Written exercise:
Reproduce, please, only the lines from the first line below to the line containing "SAE taper bore.", inclusive.

Data excerpt:
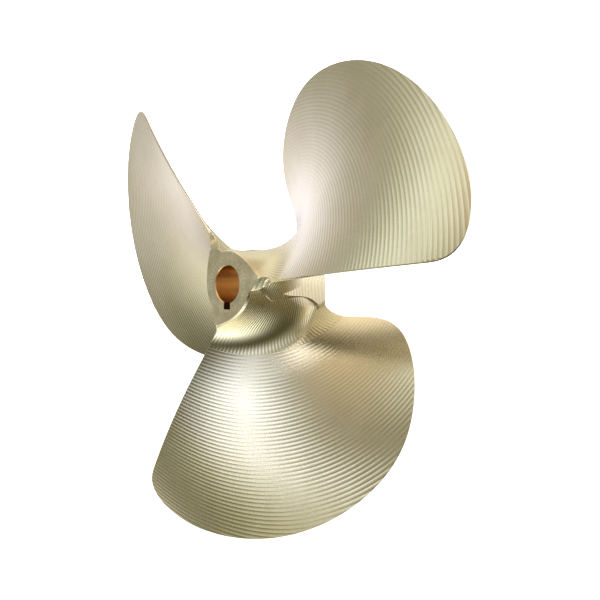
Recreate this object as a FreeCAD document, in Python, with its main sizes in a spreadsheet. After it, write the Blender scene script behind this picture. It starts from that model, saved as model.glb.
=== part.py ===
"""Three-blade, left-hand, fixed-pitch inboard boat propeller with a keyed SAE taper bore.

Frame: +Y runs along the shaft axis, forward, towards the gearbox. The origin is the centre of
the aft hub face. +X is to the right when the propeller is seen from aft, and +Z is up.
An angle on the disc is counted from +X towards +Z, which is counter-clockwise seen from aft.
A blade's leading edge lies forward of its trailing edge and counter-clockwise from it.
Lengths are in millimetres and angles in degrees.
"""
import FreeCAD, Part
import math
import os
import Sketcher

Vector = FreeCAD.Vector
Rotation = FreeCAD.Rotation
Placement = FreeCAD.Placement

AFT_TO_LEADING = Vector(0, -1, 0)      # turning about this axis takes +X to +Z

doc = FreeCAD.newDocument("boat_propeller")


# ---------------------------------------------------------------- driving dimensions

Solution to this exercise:
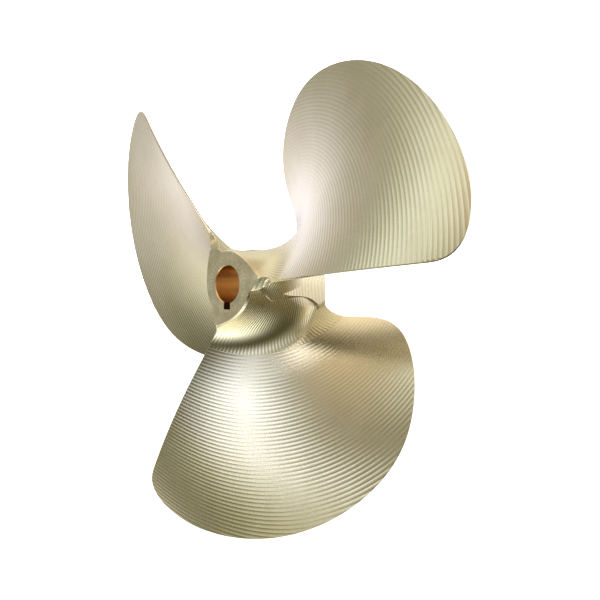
Recreate this object as a FreeCAD document, in Python, with its main sizes in a spreadsheet. After it, write the Blender scene script behind this picture. It starts from that model, saved as model.glb.
=== part.py ===
"""Three-blade, left-hand, fixed-pitch inboard boat propeller with a keyed SAE taper bore.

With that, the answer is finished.